パレスチナ自治区ガザを実効支配するイスラム過激テロ組織「ハマス」が昨年10月7日、イスラエル領に侵入し、約1200人のユダヤ人を殺害し、多くのイスラエル人を人質とした奇襲テロ事件が発生して今月7日で10カ月が経過した。イスラエルは「ハマス」の奇襲テロに報復、ガザ区で軍事攻撃を開始した。ハマスが管理するガザ保健局によると、過去10カ月余りでイスラエルの軍事攻勢で4万人以上のパレスチナ人が犠牲となったという。一日平均130人が亡くなっている。負傷者の数は9万2400人以上だ。ただし、これらの数字はあくまでもハマス側が提供したものであり、ハマス戦士とパレスチナ人の民間人の犠牲数が入り混ざっているだけに注意して受け取らなければならないだろう。パレスチナ側によると、犠牲者の多くは女性や子供たちだ。

ネタニヤフ首相、ユダヤ・サマリア評議会議長らと会談(2024年8月8日、イスラエル首相府公式サイトから)

この結果というか、イスラエル側とパレスチナ人側の犠牲者数の不均衡ゆえにというべきか、国際社会や多くのメディアはイスラエル側への批判に傾いている。長崎市で今月9日、平和祈念式典が開催されたが、長崎市の鈴木史郎市長がイスラエルを式典に招待しなかったということで国際問題にまでなったばかりだ。鈴木市長は「政治的理由はない」と弁明したが、イスラエルのパレスチナへの軍事攻撃への批判があったはずだ。

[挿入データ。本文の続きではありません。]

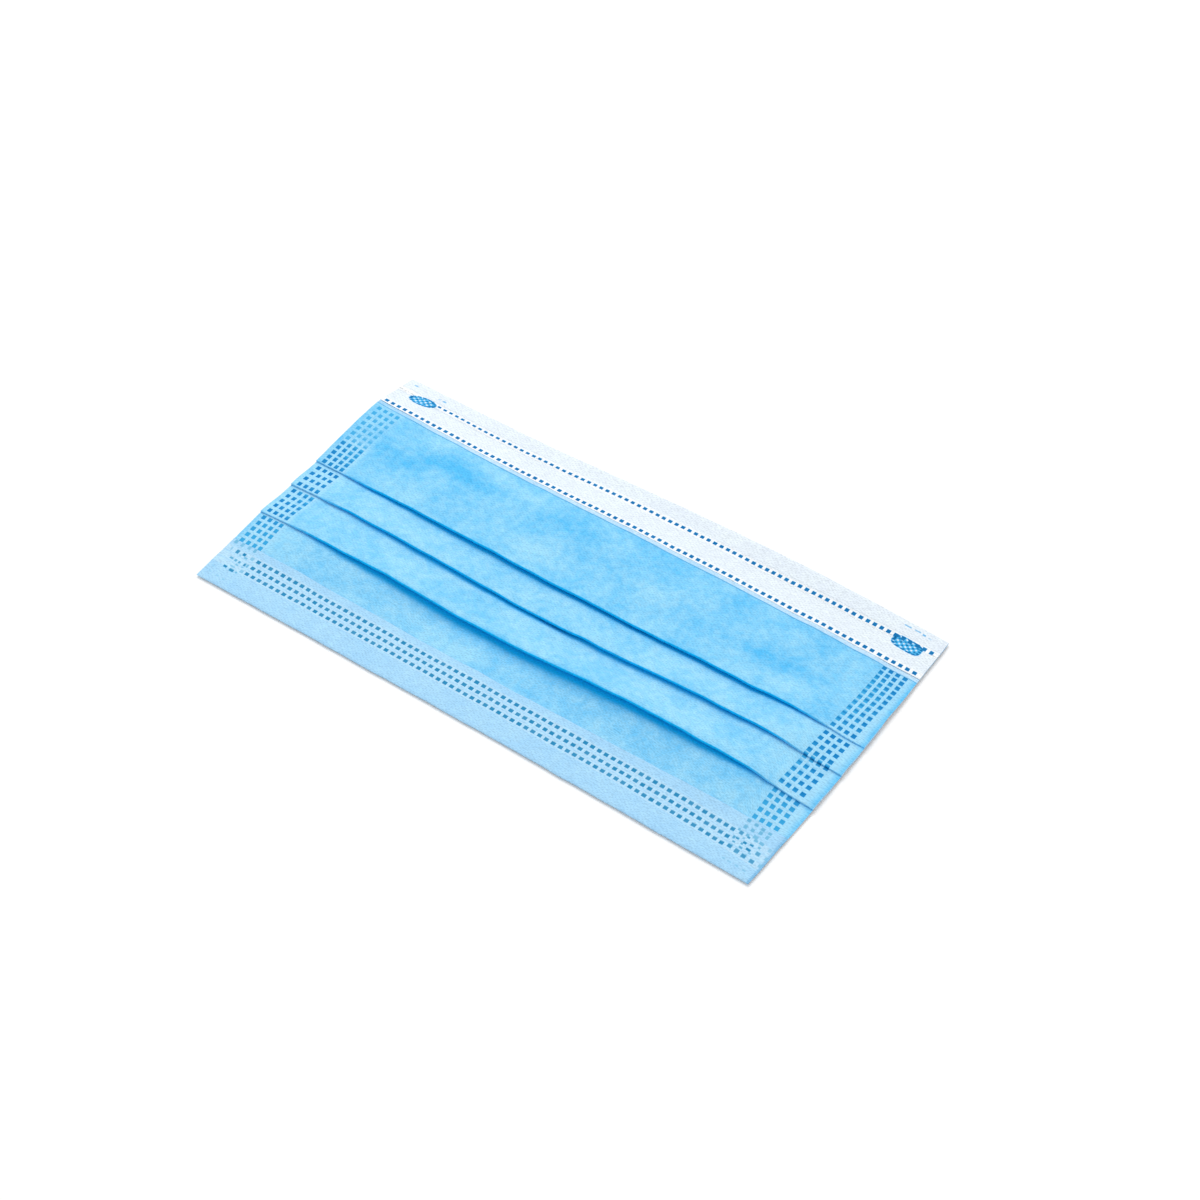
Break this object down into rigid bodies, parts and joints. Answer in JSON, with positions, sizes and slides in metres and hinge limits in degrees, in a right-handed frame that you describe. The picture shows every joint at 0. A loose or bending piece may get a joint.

このコラム欄でも数回、指摘したが、今回の通称ガザ戦争はハマスが開始したものであり、その責任はハマス側にあることは議論の余地はない。イスラエルが1948年、パレスチナ人が住んでいた領土に入ってきて建国し、パレスチナ人は追放されて難民となった。その原因はイスラエル側にあることからパレスチナ側のイスラエルへの攻撃は正当な権利だという論理も聞くが、それではユダヤ民族が建国する前、アラブ諸国で難民として生活し、そこから追われたという歴史的事実がある。誰がユダヤ人を難民とし、追放したのか。それ故に、ここではハマスの奇襲テロが契機となって始まったガザ紛争に制限して考えるべきだろう。